# Start of SUPPLIED DATA

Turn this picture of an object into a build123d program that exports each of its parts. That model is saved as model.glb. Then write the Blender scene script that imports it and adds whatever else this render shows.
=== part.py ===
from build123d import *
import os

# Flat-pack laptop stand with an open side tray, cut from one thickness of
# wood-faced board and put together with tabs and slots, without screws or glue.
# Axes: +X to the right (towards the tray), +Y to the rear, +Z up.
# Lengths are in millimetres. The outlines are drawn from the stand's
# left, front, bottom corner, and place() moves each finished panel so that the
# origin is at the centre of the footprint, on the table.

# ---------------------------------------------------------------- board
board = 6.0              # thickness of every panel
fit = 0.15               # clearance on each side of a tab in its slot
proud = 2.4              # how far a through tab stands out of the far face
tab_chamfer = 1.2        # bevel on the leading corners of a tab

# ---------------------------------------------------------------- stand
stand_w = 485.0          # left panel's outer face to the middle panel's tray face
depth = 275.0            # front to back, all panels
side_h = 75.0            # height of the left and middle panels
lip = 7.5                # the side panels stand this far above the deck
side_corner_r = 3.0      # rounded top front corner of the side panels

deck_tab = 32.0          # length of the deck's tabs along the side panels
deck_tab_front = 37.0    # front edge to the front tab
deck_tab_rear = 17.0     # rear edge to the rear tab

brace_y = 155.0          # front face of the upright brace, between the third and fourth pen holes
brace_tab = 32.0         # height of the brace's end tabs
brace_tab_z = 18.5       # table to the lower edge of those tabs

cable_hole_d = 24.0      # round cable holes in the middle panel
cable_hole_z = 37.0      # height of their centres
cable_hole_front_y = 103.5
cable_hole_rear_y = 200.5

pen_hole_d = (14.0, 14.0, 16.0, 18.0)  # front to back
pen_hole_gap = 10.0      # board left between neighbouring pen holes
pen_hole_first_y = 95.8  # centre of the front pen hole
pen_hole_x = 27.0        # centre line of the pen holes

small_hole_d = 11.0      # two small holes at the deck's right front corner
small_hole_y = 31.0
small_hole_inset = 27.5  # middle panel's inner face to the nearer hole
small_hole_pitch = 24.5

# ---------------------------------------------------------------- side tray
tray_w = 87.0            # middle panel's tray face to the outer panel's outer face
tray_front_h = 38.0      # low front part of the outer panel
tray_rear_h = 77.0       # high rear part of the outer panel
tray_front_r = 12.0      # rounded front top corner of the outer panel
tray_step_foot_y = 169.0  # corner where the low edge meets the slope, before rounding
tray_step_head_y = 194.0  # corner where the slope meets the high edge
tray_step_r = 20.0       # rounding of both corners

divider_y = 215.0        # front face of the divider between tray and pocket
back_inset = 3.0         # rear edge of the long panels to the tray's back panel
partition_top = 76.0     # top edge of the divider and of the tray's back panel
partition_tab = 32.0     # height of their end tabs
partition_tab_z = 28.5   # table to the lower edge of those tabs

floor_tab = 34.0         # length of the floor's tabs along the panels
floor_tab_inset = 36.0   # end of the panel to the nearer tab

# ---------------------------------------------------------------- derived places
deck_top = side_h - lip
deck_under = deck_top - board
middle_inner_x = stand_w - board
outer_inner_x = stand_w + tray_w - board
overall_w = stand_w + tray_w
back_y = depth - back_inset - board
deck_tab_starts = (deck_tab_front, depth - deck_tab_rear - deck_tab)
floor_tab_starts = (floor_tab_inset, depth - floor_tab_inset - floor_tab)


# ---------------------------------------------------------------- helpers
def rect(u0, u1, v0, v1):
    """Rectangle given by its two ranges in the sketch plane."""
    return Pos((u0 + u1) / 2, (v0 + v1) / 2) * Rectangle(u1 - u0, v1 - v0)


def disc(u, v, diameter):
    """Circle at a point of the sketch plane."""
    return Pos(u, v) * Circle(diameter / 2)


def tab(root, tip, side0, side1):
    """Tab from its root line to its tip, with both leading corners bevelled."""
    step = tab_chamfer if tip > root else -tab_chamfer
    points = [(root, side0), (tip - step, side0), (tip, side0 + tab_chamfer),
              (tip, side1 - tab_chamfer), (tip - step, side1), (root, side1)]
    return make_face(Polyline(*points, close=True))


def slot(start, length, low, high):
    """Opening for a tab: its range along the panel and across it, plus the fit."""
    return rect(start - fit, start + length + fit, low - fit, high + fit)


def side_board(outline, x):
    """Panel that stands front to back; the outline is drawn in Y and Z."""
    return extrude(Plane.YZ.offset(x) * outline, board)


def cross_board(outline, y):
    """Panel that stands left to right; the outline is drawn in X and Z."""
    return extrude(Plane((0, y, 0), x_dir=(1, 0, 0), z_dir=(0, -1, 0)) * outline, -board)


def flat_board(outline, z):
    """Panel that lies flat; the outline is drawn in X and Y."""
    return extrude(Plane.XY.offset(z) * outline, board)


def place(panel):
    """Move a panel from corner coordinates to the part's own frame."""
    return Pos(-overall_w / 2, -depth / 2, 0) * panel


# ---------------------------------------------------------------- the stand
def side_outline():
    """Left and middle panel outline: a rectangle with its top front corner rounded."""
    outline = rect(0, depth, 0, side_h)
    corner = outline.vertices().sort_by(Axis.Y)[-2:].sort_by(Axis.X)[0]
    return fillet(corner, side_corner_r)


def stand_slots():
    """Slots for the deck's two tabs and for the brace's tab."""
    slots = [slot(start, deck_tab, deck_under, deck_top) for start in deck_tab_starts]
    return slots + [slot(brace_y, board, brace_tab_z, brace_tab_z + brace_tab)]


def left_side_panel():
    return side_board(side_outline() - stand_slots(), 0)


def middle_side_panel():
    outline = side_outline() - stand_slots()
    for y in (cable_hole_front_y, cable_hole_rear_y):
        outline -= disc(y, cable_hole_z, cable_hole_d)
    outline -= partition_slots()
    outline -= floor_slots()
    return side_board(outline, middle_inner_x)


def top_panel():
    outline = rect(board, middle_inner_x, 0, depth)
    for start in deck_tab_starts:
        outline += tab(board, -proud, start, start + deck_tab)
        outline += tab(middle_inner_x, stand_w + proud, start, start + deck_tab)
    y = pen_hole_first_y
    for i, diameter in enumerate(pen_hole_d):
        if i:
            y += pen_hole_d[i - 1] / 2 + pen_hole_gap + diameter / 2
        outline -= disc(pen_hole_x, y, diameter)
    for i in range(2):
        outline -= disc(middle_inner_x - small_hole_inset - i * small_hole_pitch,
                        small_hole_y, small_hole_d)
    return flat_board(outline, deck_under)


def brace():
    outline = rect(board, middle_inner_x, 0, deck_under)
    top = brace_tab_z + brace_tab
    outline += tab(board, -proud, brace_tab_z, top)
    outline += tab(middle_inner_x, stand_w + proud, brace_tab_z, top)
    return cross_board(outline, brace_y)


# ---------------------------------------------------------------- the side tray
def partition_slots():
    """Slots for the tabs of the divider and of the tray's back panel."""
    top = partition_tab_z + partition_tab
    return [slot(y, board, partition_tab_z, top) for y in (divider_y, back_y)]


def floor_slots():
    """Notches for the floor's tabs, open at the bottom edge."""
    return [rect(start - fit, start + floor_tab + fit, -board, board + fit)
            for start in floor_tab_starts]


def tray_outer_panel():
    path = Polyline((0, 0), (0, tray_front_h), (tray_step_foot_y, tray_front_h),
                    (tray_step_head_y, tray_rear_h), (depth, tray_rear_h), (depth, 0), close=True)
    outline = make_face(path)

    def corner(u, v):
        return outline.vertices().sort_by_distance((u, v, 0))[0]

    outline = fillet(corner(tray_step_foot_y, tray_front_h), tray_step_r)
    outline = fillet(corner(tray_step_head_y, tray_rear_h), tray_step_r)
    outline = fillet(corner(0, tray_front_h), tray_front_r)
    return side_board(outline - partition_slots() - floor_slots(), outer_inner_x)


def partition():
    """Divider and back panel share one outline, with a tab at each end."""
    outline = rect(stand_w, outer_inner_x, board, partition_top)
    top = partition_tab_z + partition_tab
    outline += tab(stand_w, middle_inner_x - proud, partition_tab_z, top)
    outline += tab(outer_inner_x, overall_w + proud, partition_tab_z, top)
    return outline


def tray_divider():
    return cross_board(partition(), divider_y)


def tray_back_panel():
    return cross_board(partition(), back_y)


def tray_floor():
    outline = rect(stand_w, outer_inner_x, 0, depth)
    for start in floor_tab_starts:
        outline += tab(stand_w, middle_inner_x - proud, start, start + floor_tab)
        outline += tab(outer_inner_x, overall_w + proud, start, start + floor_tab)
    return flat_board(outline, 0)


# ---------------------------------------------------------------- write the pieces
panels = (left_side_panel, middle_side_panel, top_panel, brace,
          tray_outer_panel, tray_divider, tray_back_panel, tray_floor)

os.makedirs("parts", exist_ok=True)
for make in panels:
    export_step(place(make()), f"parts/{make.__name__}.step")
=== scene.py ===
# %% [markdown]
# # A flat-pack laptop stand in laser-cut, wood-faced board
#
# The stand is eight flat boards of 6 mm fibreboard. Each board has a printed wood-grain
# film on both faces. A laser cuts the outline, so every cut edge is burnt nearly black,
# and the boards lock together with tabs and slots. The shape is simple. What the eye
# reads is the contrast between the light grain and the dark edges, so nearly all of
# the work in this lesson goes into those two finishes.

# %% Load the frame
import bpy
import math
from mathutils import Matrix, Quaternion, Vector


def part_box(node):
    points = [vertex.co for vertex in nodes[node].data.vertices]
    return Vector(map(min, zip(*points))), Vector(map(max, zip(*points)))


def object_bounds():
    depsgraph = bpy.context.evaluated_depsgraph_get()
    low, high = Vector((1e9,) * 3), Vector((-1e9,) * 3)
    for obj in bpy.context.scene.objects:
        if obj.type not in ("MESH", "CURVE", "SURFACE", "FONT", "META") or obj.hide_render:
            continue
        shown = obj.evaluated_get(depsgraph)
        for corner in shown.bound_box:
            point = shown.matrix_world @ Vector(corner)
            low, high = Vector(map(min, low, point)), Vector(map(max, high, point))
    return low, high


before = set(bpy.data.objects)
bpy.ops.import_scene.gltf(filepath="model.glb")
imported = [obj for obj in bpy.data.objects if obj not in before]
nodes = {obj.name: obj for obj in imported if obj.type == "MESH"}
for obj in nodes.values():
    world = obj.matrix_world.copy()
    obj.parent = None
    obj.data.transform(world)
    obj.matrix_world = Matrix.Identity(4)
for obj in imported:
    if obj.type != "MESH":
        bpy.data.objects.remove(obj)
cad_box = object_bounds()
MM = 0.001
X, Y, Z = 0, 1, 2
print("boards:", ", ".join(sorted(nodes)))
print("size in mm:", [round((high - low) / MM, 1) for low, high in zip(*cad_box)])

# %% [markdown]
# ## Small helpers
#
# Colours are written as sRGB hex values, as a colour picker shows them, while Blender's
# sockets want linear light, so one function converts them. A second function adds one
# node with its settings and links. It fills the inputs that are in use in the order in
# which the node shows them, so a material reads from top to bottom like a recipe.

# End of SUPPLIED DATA

WHAT THE EXERCISE ASKS
Beginning with the line that contains "write the pieces" and ending with the line that contains "from mathutils import", repeat exactly those lines and no others.

ANSWER TO THIS TASK
# ---------------------------------------------------------------- write the pieces
panels = (left_side_panel, middle_side_panel, top_panel, brace,
          tray_outer_panel, tray_divider, tray_back_panel, tray_floor)

os.makedirs("parts", exist_ok=True)
for make in panels:
    export_step(place(make()), f"parts/{make.__name__}.step")
=== scene.py ===
# %% [markdown]
# # A flat-pack laptop stand in laser-cut, wood-faced board
#
# The stand is eight flat boards of 6 mm fibreboard. Each board has a printed wood-grain
# film on both faces. A laser cuts the outline, so every cut edge is burnt nearly black,
# and the boards lock together with tabs and slots. The shape is simple. What the eye
# reads is the contrast between the light grain and the dark edges, so nearly all of
# the work in this lesson goes into those two finishes.

# %% Load the frame
import bpy
import math
from mathutils import Matrix, Quaternion, Vector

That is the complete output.